**DATA SECTION:**
## begin

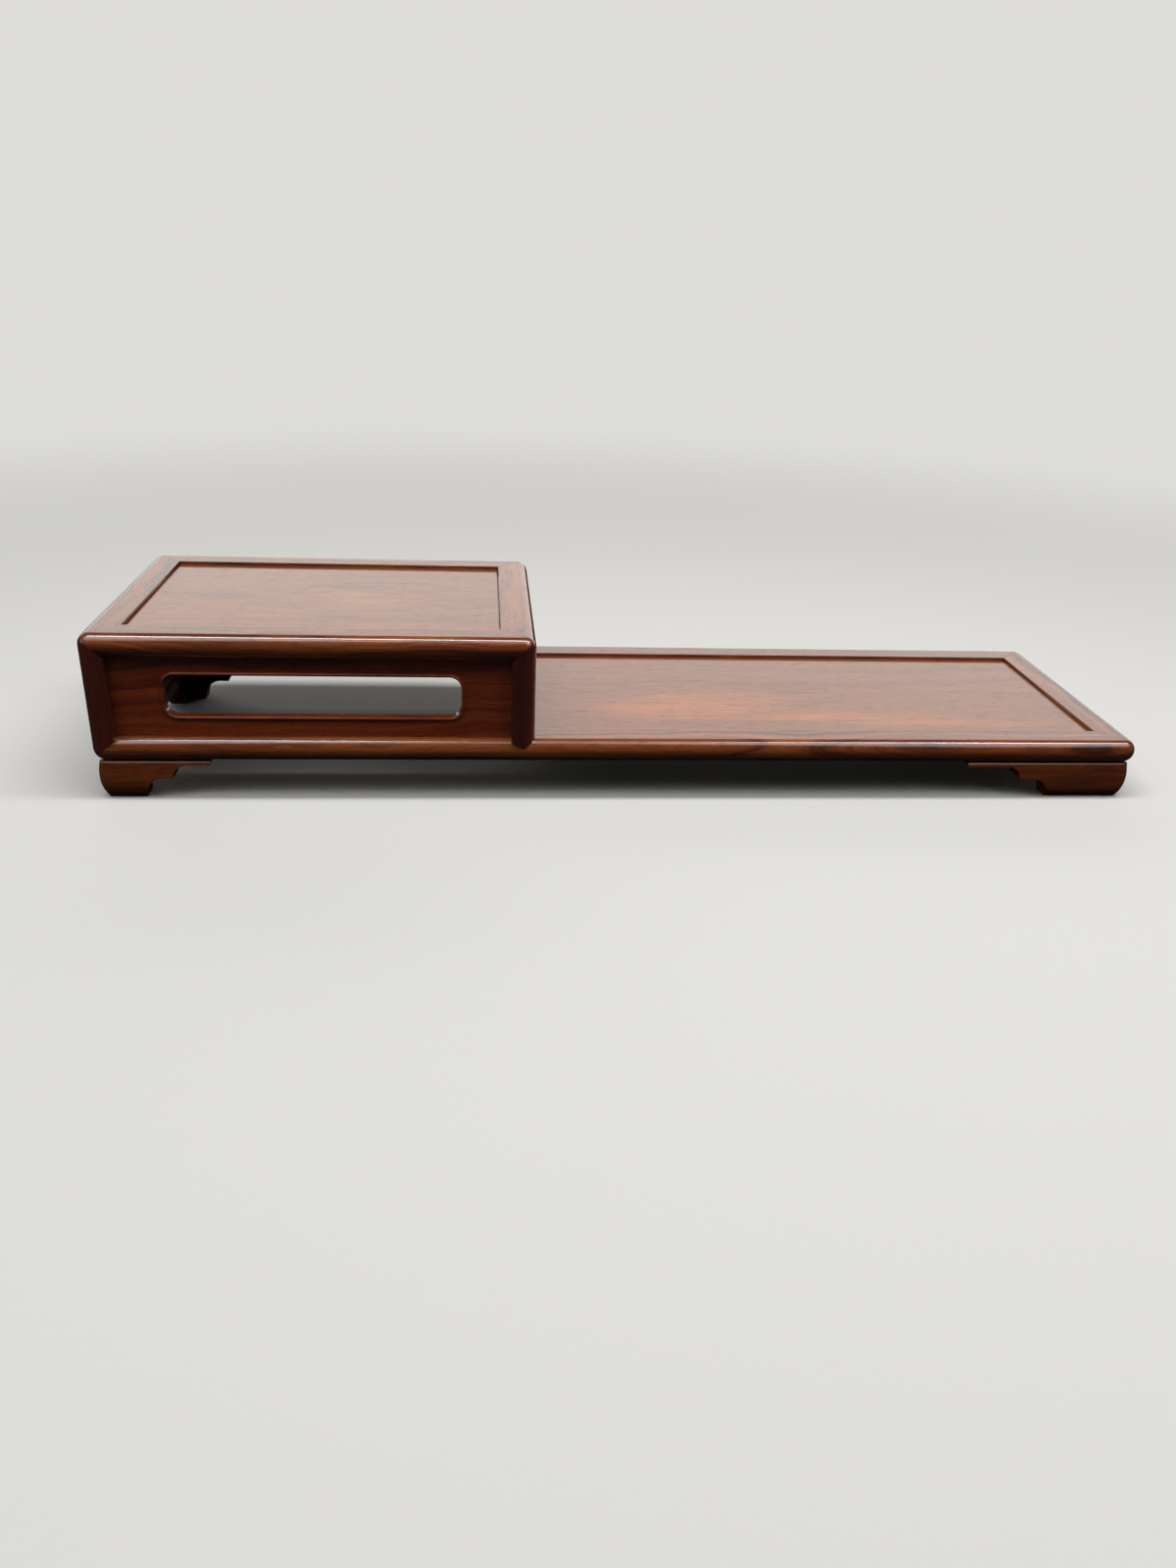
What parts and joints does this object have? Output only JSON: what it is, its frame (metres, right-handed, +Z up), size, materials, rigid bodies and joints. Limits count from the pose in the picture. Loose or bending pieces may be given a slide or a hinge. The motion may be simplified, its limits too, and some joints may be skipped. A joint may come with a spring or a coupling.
{
  "type": "two-tier display stand",
  "caption": "Low hardwood display stand with a raised tier at one end: mitred frames, recessed panels, boards with an oblong opening, and stepped bracket feet.",
  "frame": {"origin": "centre of the bounding box in plan, on the floor under the feet", "axes": "+X along the length, away from the raised tier; +Y towards the back; +Z up"},
  "size_m": [0.45, 0.13, 0.0717],
  "materials": {
    "frame_wood": "oiled and waxed hardwood, satin gloss",
    "panel_wood": "oiled and waxed hardwood, satin gloss",
    "board_wood": "oiled and waxed hardwood, satin",
    "post_wood": "oiled and waxed dark hardwood, satin",
    "foot_wood": "oiled and waxed hardwood, satin",
    "dowel_wood": "bare pale wood, matt"
  },
  "bodies": {
    "root": {"back_board": "board_wood", "back_left_foot_long_arm": "foot_wood", "back_left_foot_side_arm": "foot_wood", "back_left_long_dowel_1": "dowel_wood", "back_left_long_dowel_2": "dowel_wood", "back_left_post": "post_wood", "back_left_side_dowel_1": "dowel_wood", "back_left_side_dowel_2": "dowel_wood", "back_right_foot_long_arm": "foot_wood", "back_right_foot_side_arm": "foot_wood", "back_right_long_dowel_1": "dowel_wood", "back_right_long_dowel_2": "dowel_wood", "back_right_post": "post_wood", "back_right_side_dowel_1": "dowel_wood", "back_right_side_dowel_2": "dowel_wood", "cross_rail": "frame_wood", "front_board": "board_wood", "front_left_foot_long_arm": "foot_wood", "front_left_foot_side_arm": "foot_wood", "front_left_long_dowel_1": "dowel_wood", "front_left_long_dowel_2": "dowel_wood", "front_left_post": "post_wood", "front_left_side_dowel_1": "dowel_wood", "front_left_side_dowel_2": "dowel_wood", "front_right_foot_long_arm": "foot_wood", "front_right_foot_side_arm": "foot_wood", "front_right_long_dowel_1": "dowel_wood", "front_right_long_dowel_2": "dowel_wood", "front_right_post": "post_wood", "front_right_side_dowel_1": "dowel_wood", "front_right_side_dowel_2": "dowel_wood", "left_board": "board_wood", "lower_back_rail": "frame_wood", "lower_batten_1": "frame_wood", "lower_batten_2": "frame_wood", "lower_front_rail": "frame_wood", "lower_left_rail": "frame_wood", "lower_panel": "panel_wood", "lower_right_rail": "frame_wood", "right_board": "board_wood", "upper_back_rail": "frame_wood", "upper_batten": "frame_wood", "upper_front_rail": "frame_wood", "upper_left_rail": "frame_wood", "upper_panel": "panel_wood", "upper_right_rail": "frame_wood"}
  },
  "joints": []
}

## end

**OBJECTIVE:** Copy all the lines, exactly.

**SOLUTION TO THIS PROBLEM:**
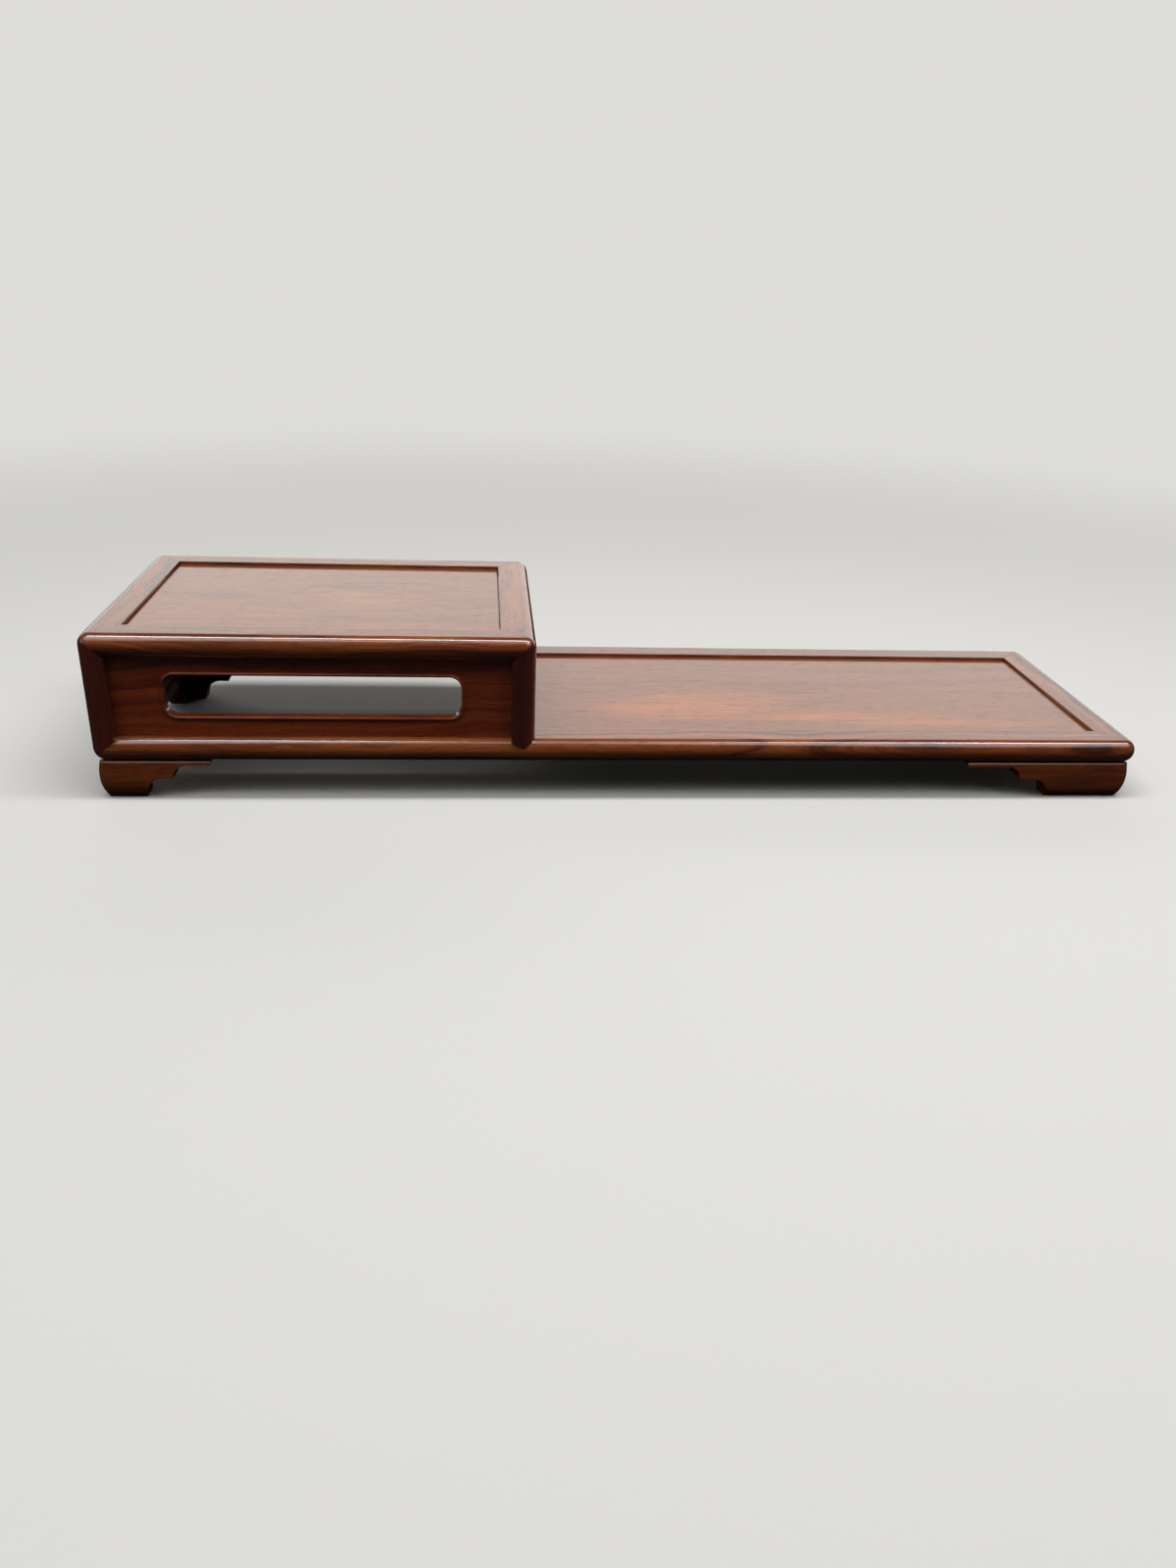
What parts and joints does this object have? Output only JSON: what it is, its frame (metres, right-handed, +Z up), size, materials, rigid bodies and joints. Limits count from the pose in the picture. Loose or bending pieces may be given a slide or a hinge. The motion may be simplified, its limits too, and some joints may be skipped. A joint may come with a spring or a coupling.
{
  "type": "two-tier display stand",
  "caption": "Low hardwood display stand with a raised tier at one end: mitred frames, recessed panels, boards with an oblong opening, and stepped bracket feet.",
  "frame": {"origin": "centre of the bounding box in plan, on the floor under the feet", "axes": "+X along the length, away from the raised tier; +Y towards the back; +Z up"},
  "size_m": [0.45, 0.13, 0.0717],
  "materials": {
    "frame_wood": "oiled and waxed hardwood, satin gloss",
    "panel_wood": "oiled and waxed hardwood, satin gloss",
    "board_wood": "oiled and waxed hardwood, satin",
    "post_wood": "oiled and waxed dark hardwood, satin",
    "foot_wood": "oiled and waxed hardwood, satin",
    "dowel_wood": "bare pale wood, matt"
  },
  "bodies": {
    "root": {"back_board": "board_wood", "back_left_foot_long_arm": "foot_wood", "back_left_foot_side_arm": "foot_wood", "back_left_long_dowel_1": "dowel_wood", "back_left_long_dowel_2": "dowel_wood", "back_left_post": "post_wood", "back_left_side_dowel_1": "dowel_wood", "back_left_side_dowel_2": "dowel_wood", "back_right_foot_long_arm": "foot_wood", "back_right_foot_side_arm": "foot_wood", "back_right_long_dowel_1": "dowel_wood", "back_right_long_dowel_2": "dowel_wood", "back_right_post": "post_wood", "back_right_side_dowel_1": "dowel_wood", "back_right_side_dowel_2": "dowel_wood", "cross_rail": "frame_wood", "front_board": "board_wood", "front_left_foot_long_arm": "foot_wood", "front_left_foot_side_arm": "foot_wood", "front_left_long_dowel_1": "dowel_wood", "front_left_long_dowel_2": "dowel_wood", "front_left_post": "post_wood", "front_left_side_dowel_1": "dowel_wood", "front_left_side_dowel_2": "dowel_wood", "front_right_foot_long_arm": "foot_wood", "front_right_foot_side_arm": "foot_wood", "front_right_long_dowel_1": "dowel_wood", "front_right_long_dowel_2": "dowel_wood", "front_right_post": "post_wood", "front_right_side_dowel_1": "dowel_wood", "front_right_side_dowel_2": "dowel_wood", "left_board": "board_wood", "lower_back_rail": "frame_wood", "lower_batten_1": "frame_wood", "lower_batten_2": "frame_wood", "lower_front_rail": "frame_wood", "lower_left_rail": "frame_wood", "lower_panel": "panel_wood", "lower_right_rail": "frame_wood", "right_board": "board_wood", "upper_back_rail": "frame_wood", "upper_batten": "frame_wood", "upper_front_rail": "frame_wood", "upper_left_rail": "frame_wood", "upper_panel": "panel_wood", "upper_right_rail": "frame_wood"}
  },
  "joints": []
}